Executives at all hierarchical levels need a clear vision of their future roles and a sufficient understanding of agile principles. The successful transition to agility requires intensive consultation and training for executives, so that they can take an active, motivated role in positively shaping the agile future. In case of doubt, established and as yet untouched beliefs and actions must also be radically questioned.

The establishment of agile leadership and agile management provides new areas of focus:

+ Interactions are more important than management tools

+ Individuals are more important than management processes

+ Reaction and anticipation skills are more important than adhering to plans

+ Trust culture is more efficient than control culture

+ Overarching goals are more important than micro-management

+ Room to act is more important than hard and fast rules

+ Interdisciplinary collaboration is better than delineating topic areas

+ Flexible willingness to learn is more important than static knowledge

+ Speed of learning is more important than the status of one’s learning

+ Self-responsibility is more important than external direction

+ Listening is more important than speaking

+ Conceiving possible scenarios is more important than planning

+ Problem solving is more important than problems

+ Teams are more important than the individual


Nimble companies, flexible networks and project-oriented organisational forms are continually gaining in importance. This trend is clear to see. In return, classic organisational forms that operate by means of instructions and supervision and generally hierarchical decision-making processes are losing ground.

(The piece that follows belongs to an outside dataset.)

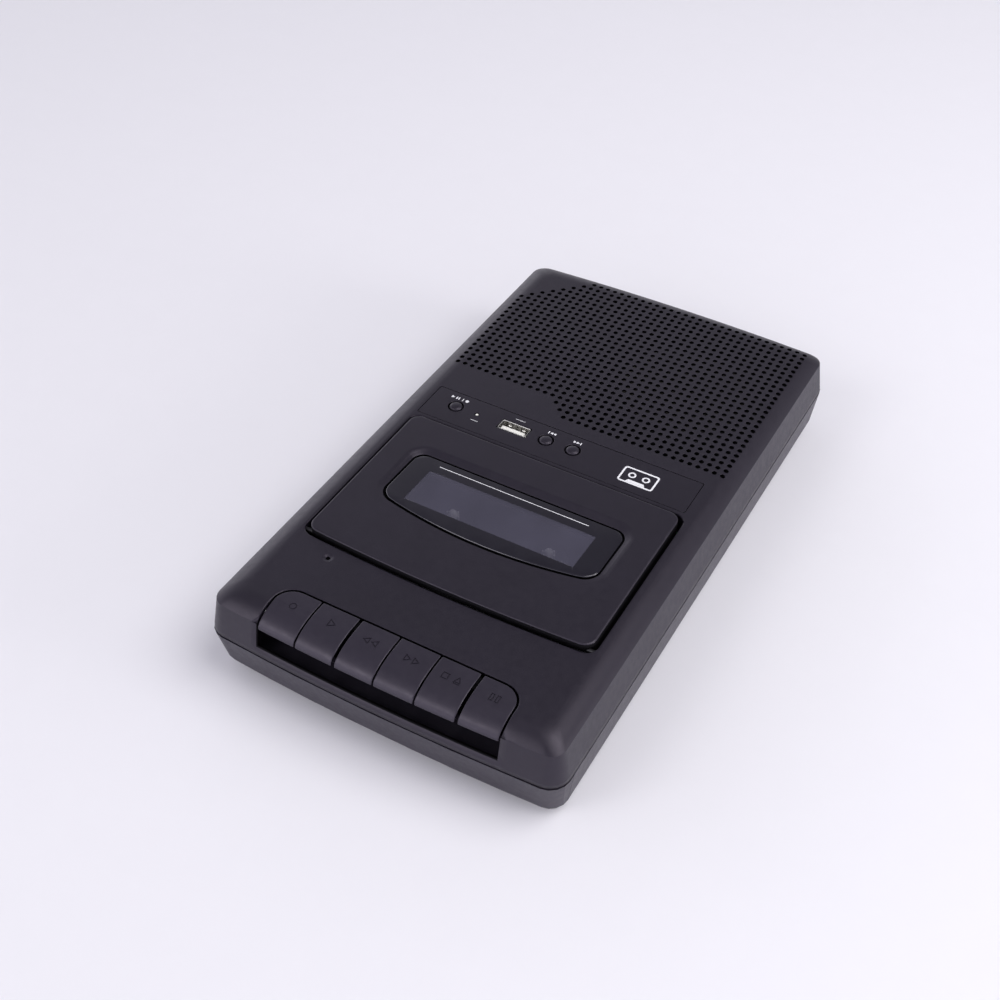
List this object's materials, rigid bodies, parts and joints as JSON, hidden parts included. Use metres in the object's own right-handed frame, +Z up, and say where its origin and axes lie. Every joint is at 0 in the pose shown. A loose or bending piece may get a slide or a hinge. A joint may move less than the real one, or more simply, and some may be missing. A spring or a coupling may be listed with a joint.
{
  "type": "portable cassette recorder",
  "caption": "Flat shoebox cassette recorder with a hinged cassette door, piano keys, a control strip with a USB socket, a speaker grille and a pull-out handle.",
  "frame": {"origin": "middle of the case's outline on the surface that the feet stand on", "axes": "+X to the right seen from the keys, +Y from the keys at the front to the speaker at the back, +Z up"},
  "size_m": [0.1474, 0.2608, 0.0419],
  "materials": {
    "case_plastic": "matte, fine moulded grain",
    "key_plastic": "satin",
    "gloss_black": "gloss",
    "inner_plastic": "matte",
    "steel": "satin",
    "rubber": "matte",
    "circuit_board": "satin",
    "speaker_paper": "matte",
    "ferrite": "matte",
    "white_plastic": "satin",
    "natural_plastic": "satin"
  },
  "bodies": {
    "case": {"battery_contact_front": "steel", "battery_contact_rear": "steel", "bottom_cover": "case_plastic", "case_screw_front_left": "steel", "case_screw_front_right": "steel", "case_screw_rear_left": "steel", "case_screw_rear_right": "steel", "control_strip": "case_plastic", "dc_power_jack": "inner_plastic", "door_hinge_pin": "steel", "drive_belt": "rubber", "drive_motor": "steel", "earphone_jack": "inner_plastic", "foot_front_left": "rubber", "foot_front_right": "rubber", "foot_rear_left": "rubber", "foot_rear_right": "rubber", "key_shaft": "steel", "main_circuit_board": "circuit_board", "microphone_capsule": "steel", "microphone_jack": "inner_plastic", "speaker_basket": "steel", "speaker_cone": "speaker_paper", "speaker_magnet": "ferrite", "status_led": "white_plastic", "top_cover": "case_plastic", "transport_chassis": "inner_plastic", "usb_circuit_board": "circuit_board", "usb_contact_tongue": "white_plastic", "usb_socket": "steel", "volume_potentiometer": "inner_plastic"},
    "record_key": {"record_key": "key_plastic"},
    "play_key": {"play_key": "key_plastic"},
    "rewind_key": {"rewind_key": "key_plastic"},
    "fast_forward_key": {"fast_forward_key": "key_plastic"},
    "stop_eject_key": {"stop_eject_key": "key_plastic"},
    "pause_key": {"pause_key": "key_plastic"},
    "handle": {"pull_handle": "case_plastic"},
    "battery_cover": {"battery_door": "case_plastic"},
    "door": {"cassette_door": "case_plastic", "window_lens": "gloss_black", "cassette_guide_left": "inner_plastic", "cassette_guide_right": "inner_plastic"},
    "heads": {"head_plate": "steel", "record_play_head": "steel", "erase_head": "inner_plastic"},
    "pinch_lever": {"pinch_arm": "steel"},
    "roller": {"pinch_roller": "rubber"},
    "capstan_flywheel": {"flywheel": "steel"},
    "pulley": {"motor_pulley": "steel"},
    "supply_reel": {"supply_spindle": "inner_plastic"},
    "takeup_reel": {"takeup_spindle": "inner_plastic"},
    "idler": {"takeup_idler": "natural_plastic"},
    "volume": {"volume_wheel": "key_plastic"},
    "play_record_button": {"play_record_button": "key_plastic"},
    "previous_button": {"previous_button": "key_plastic"},
    "next_button": {"next_button": "key_plastic"}
  },
  "joints": [
    {"name": "record_key_press", "type": "hinge", "parent": "case", "child": "record_key", "pos_m": [0, -0.097, 0.031], "axis": [1, 0, 0], "range_deg": [0, 8], "stiffness_Nm_per_rad": 0.6},
    {"name": "play_key_press", "type": "hinge", "parent": "case", "child": "play_key", "pos_m": [0, -0.097, 0.031], "axis": [1, 0, 0], "range_deg": [0, 8], "stiffness_Nm_per_rad": 0.6},
    {"name": "rewind_key_press", "type": "hinge", "parent": "case", "child": "rewind_key", "pos_m": [0, -0.097, 0.031], "axis": [1, 0, 0], "range_deg": [0, 8], "stiffness_Nm_per_rad": 0.6},
    {"name": "fast_forward_key_press", "type": "hinge", "parent": "case", "child": "fast_forward_key", "pos_m": [0, -0.097, 0.031], "axis": [1, 0, 0], "range_deg": [0, 8], "stiffness_Nm_per_rad": 0.6},
    {"name": "stop_eject_key_press", "type": "hinge", "parent": "case", "child": "stop_eject_key", "pos_m": [0, -0.097, 0.031], "axis": [1, 0, 0], "range_deg": [0, 8], "stiffness_Nm_per_rad": 0.6},
    {"name": "pause_key_press", "type": "hinge", "parent": "case", "child": "pause_key", "pos_m": [0, -0.097, 0.031], "axis": [1, 0, 0], "range_deg": [0, 8], "stiffness_Nm_per_rad": 0.6},
    {"name": "door_open", "type": "hinge", "parent": "case", "child": "door", "pos_m": [0, -0.0795, 0.038], "axis": [1, 0, 0], "range_deg": [0, 32]},
    {"name": "handle_pull", "type": "slide", "parent": "case", "child": "handle", "axis": [0, -1, 0], "range_m": [0, 0.038]},
    {"name": "battery_door_slide", "type": "slide", "parent": "case", "child": "battery_cover", "axis": [-1, 0, 0], "range_m": [0, 0.02]},
    {"name": "head_plate_slide", "type": "slide", "parent": "case", "child": "heads", "axis": [0, 1, 0], "range_m": [0, 0.003]},
    {"name": "pinch_arm_swing", "type": "hinge", "parent": "case", "child": "pinch_lever", "pos_m": [0.041, -0.076, 0.0278], "axis": [0, 0, -1], "range_deg": [0, 14]},
    {"name": "pinch_roller_spin", "type": "hinge", "parent": "pinch_lever", "child": "roller", "pos_m": [0.0245, -0.0788, 0.0319], "axis": [0, 0, 1], "continuous": true},
    {"name": "flywheel_spin", "type": "hinge", "parent": "case", "child": "capstan_flywheel", "pos_m": [0.0235, -0.0666, 0.0088], "axis": [0, 0, 1], "continuous": true},
    {"name": "motor_pulley_spin", "type": "hinge", "parent": "case", "child": "pulley", "pos_m": [-0.033, -0.076, 0.0088], "axis": [0, 0, 1], "continuous": true},
    {"name": "supply_spindle_spin", "type": "hinge", "parent": "case", "child": "supply_reel", "pos_m": [-0.02125, -0.0385, 0.025], "axis": [0, 0, 1], "continuous": true},
    {"name": "takeup_spindle_spin", "type": "hinge", "parent": "case", "child": "takeup_reel", "pos_m": [0.02125, -0.0385, 0.025], "axis": [0, 0, 1], "continuous": true},
    {"name": "takeup_idler_spin", "type": "hinge", "parent": "case", "child": "idler", "pos_m": [0.02265, -0.05603, 0.021], "axis": [0, 0, 1], "continuous": true},
    {"name": "volume_turn", "type": "hinge", "parent": "case", "child": "volume", "pos_m": [-0.0656, -0.008, 0.0288], "axis": [0, 0, 1], "range_deg": [0, 270]},
    {"name": "play_record_button_press", "type": "slide", "parent": "case", "child": "play_record_button", "axis": [0, 0, -1], "range_m": [0, 0.0004], "stiffness_N_per_m": 900},
    {"name": "previous_button_press", "type": "slide", "parent": "case", "child": "previous_button", "axis": [0, 0, -1], "range_m": [0, 0.0004], "stiffness_N_per_m": 900},
    {"name": "next_button_press", "type": "slide", "parent": "case", "child": "next_button", "axis": [0, 0, -1], "range_m": [0, 0.0004], "stiffness_N_per_m": 900}
  ],
  "couplings": [
    {"joint": "head_plate_slide", "follows": "play_key_press", "m_per_rad": 0.021486},
    {"joint": "pinch_arm_swing", "follows": "play_key_press", "ratio": 1.7},
    {"joint": "motor_pulley_spin", "follows": "flywheel_spin", "ratio": 6.5},
    {"joint": "takeup_idler_spin", "follows": "flywheel_spin", "ratio": -0.41379},
    {"joint": "takeup_spindle_spin", "follows": "flywheel_spin", "ratio": 0.3}
  ]
}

Events and trends that have a significant impact on business processes and business decisions are hard to predict in a globalised, digitised, and therefore ever more closely connected world. This is why many companies still take a reactive, instinctive stance when it comes to customer wishes and the market.

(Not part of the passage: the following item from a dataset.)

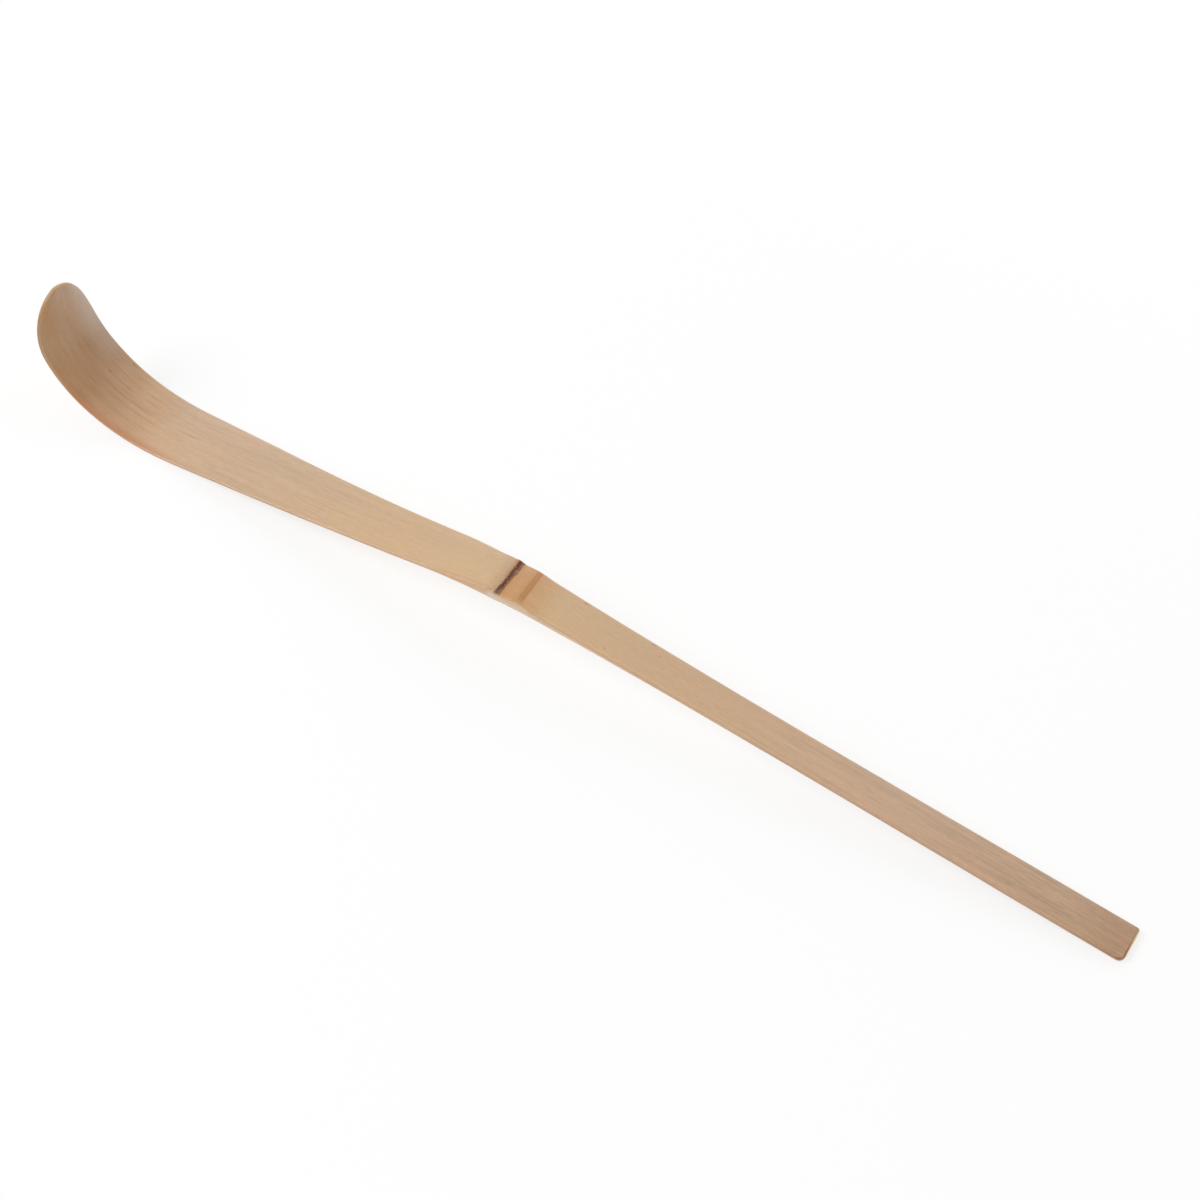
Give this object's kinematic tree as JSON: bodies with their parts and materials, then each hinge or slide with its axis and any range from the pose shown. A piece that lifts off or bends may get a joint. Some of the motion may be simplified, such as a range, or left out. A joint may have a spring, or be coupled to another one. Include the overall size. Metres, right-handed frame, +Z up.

A lot of potential is wasted through taking this purely reactive stance. Events and trends (such as the Trump election, the Brexit vote, the nuclear fuel tax ruling, industry 4.0, the internet of things) are actually difficult to predict. Establishing a clear prognosis is also not even the crucial point. More important is to be able to anticipate the main scenarios. An agile style of management, no matter whether in a company or other organisation, derives agilely implementable operational frameworks from established scenarios that can then be independently implemented on each relevant management level.

Agile Leadership and Agile Management bring self-responsibility and efficiency.

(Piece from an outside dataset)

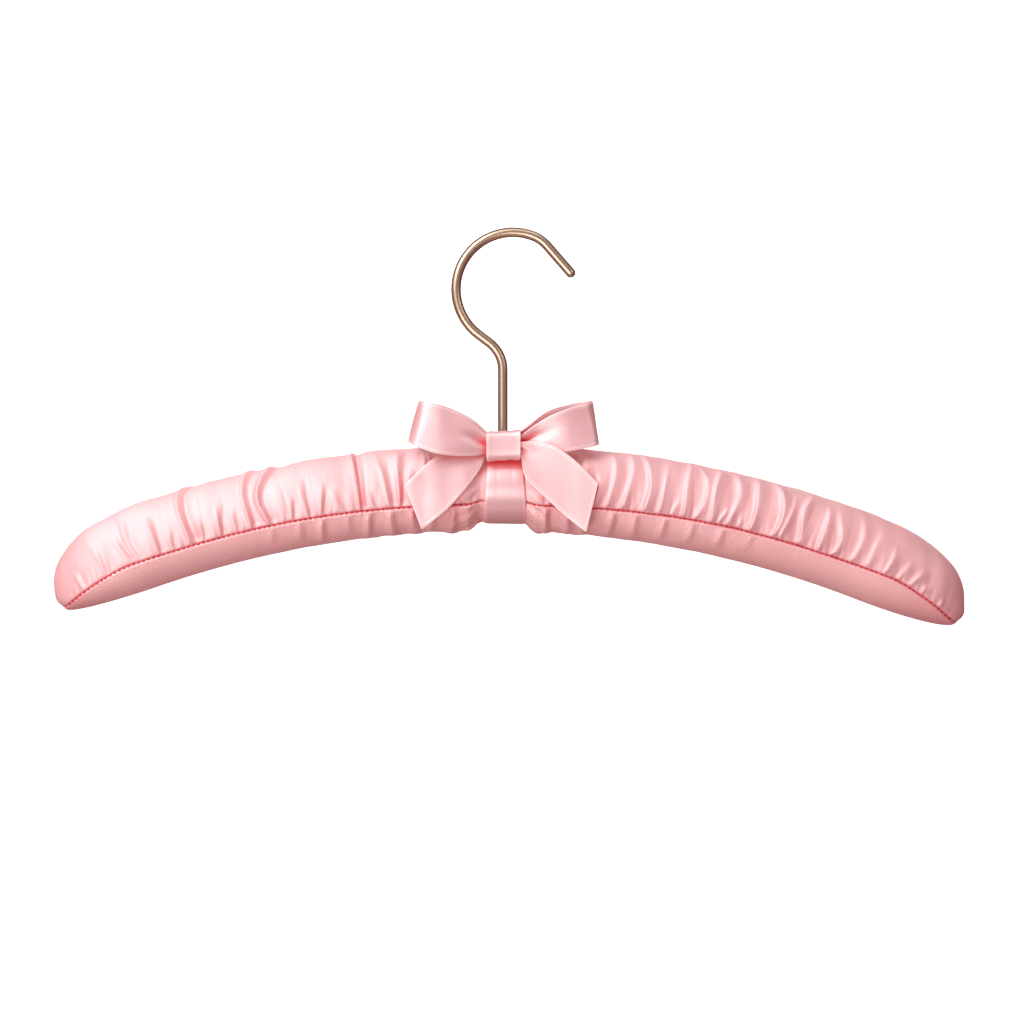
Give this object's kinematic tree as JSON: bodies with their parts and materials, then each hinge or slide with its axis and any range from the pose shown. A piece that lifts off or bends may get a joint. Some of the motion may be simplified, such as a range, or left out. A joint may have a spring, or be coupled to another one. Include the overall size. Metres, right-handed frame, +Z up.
{
  "type": "padded clothes hanger",
  "caption": "Padded satin clothes hanger with a curved bar, gathered cover, ribbon bow at the middle and a swivelling wire hook",
  "frame": {"origin": "underside of the hook's crown, where a rail touches it", "axes": "+X along the arms, +Y to the back, away from the bow, +Z up"},
  "size_m": [0.3989, 0.0376, 0.1745],
  "materials": {
    "hook_wire": "satin champagne plating",
    "washer_steel": "plain zinc plate",
    "core_wood": "bare sanded beech",
    "batting": "soft polyester batting",
    "cover_satin": "pink satin with a soft sheen",
    "ribbon_satin": "pink satin ribbon with woven edges",
    "seam_thread": "dark red sewing thread"
  },
  "bodies": {
    "hook": {"hook": "hook_wire"},
    "hanger": {"upper_washer": "washer_steel", "lower_washer": "washer_steel", "left_core_arm": "core_wood", "right_core_arm": "core_wood", "left_padding": "batting", "right_padding": "batting", "left_top_cover": "cover_satin", "right_top_cover": "cover_satin", "left_under_cover": "cover_satin", "right_under_cover": "cover_satin", "left_front_seam": "seam_thread", "left_back_seam": "seam_thread", "right_front_seam": "seam_thread", "right_back_seam": "seam_thread", "centre_band": "ribbon_satin", "bow_knot": "ribbon_satin", "left_bow_loop": "ribbon_satin", "right_bow_loop": "ribbon_satin", "left_bow_tail": "ribbon_satin", "right_bow_tail": "ribbon_satin", "bow_tack": "seam_thread"}
  },
  "joints": [
    {"name": "hook_swivel", "type": "hinge", "parent": "hook", "child": "hanger", "pos_m": [-0.0045, 0, -0.11], "axis": [0, 0, 1], "continuous": true}
  ]
}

Agile management principles ensure that decisions up to a certain scope are reached in a manner that is fundamentally characterised by self-responsibility, and are thus efficient. It is only necessary to consult other decision-makers once very precisely defined limits have been reached.
Agile Leadership is not an end in itself, but is fully at the service of the organisation and its members (e.g. employees, shareholders, management). Agile Leadership only works when Agile Thinking and Agile Working are perceived as valuable.

Agile Management only takes effect when structures and people bring with them the necessary flexibility.

Doing without Agile Leadership: is “carry on as normal” an option?

The shift to agile leadership and management structures requires a good plan and a courageous entrepreneur. So far, however, there are not too many agile organisations that one can look to, as an entrepreneur or leader, as an example. The concept is therefore perfectly obvious:

Is “carry on as normal” the better solution in leadership culture and management? 

Waiting – without initiating changes – can still be a practicable approach these days. But future proof this “carry on as normal” attitude certainly is not. Sooner or later – apparently considerably sooner than predicted – external pressure for change (e.g. due to losing employees, competitors pulling ahead and changing markets) is too strong. By then, changes from within are needed in order to keep one’s organisation viable.

Basically, the paradigm shift from static organisation systems to agile leadership systems cannot be reversed. In the face of volatile, uncertain, complex and ambiguous circumstances, flexible leadership and modern leadership skills are crucial cornerstones of any future successful organisation. They are just as important as the structural (new and re-) design of the organisation itself. The appropriate leadership system can always be systematically derived from this organisational design.

At the same time, the triumph of agility is a great opportunity for companies that are ready for change. Through timely adaptation, one can, for example, gain a significant advantage over competitor organisations that are staying static.


Agile Leadership and Agile Management deliver practical, measurable successes for companies and organisations. Agile Leadership as part of a corporate culture with an agile mindset guarantees the operational, independent and effective implementation of meaningful individual measures in the day-to-day practice of companies and organisations.

These practical successes with customers can be achieved using successful agile projects and successfully implemented agile organisational structures:

  • Thanks to agile leadership in the mid-tier, the highest levels of management have more time and resources for senior management tasks, with a view to the future (Agile Leadership)
  • Management is actively shaped each day based on preferred, reactive behaviours (Agile Management)
  • Essential changes are made more quickly and meet with less resistance, since there is understanding on all decision-making levels (Agile Changeability)
  • Successful examples of agile leadership (for example on a project level) are inspiring and enable a cautious, gradual introduction of agile principles at the meta level (Agile Projects)
  • Trends and developments are better anticipated since the whole organisational apparatus is more flexible
  • This more flexible total structure can deal better with disruptive changes in business models
  • Operational decisions are reached swiftly and effectively on the appropriate operational level
  • Paths to decision-making that are too long, inefficient or too rigidly hierarchical are optimised or completely axed with the help of agile management
  • Agile structures shorten the length of time between necessary, updated strategic planning and successful implementation in the organisation
  • Agile management better meets the needs of today’s customers and markets
  • Agility strengthens the position of a company in lucrative, dynamic and competitive markets
  • Agile leadership is better suited to the needs of young, well-trained and career-oriented professionals who are looking for an attractive work environment
  • Agility strengthens the position of a company as an employer brand
  • The consequences of decisions and plans become more transparent in agile management processes
  • The often complex relationships between variables, data and project components become more visible
  • The better understanding of contexts and changes enables better and faster decisions
  • Thanks to agile strategies, market and business opportunities that present themselves are being identified earlier and are being taken advantage of more consistently
  • Risks and challenges are better dealt with thanks to timely analysis of probable and less probable scenarios
  • Necessary interventions are both better prepared and more quickly undertaken.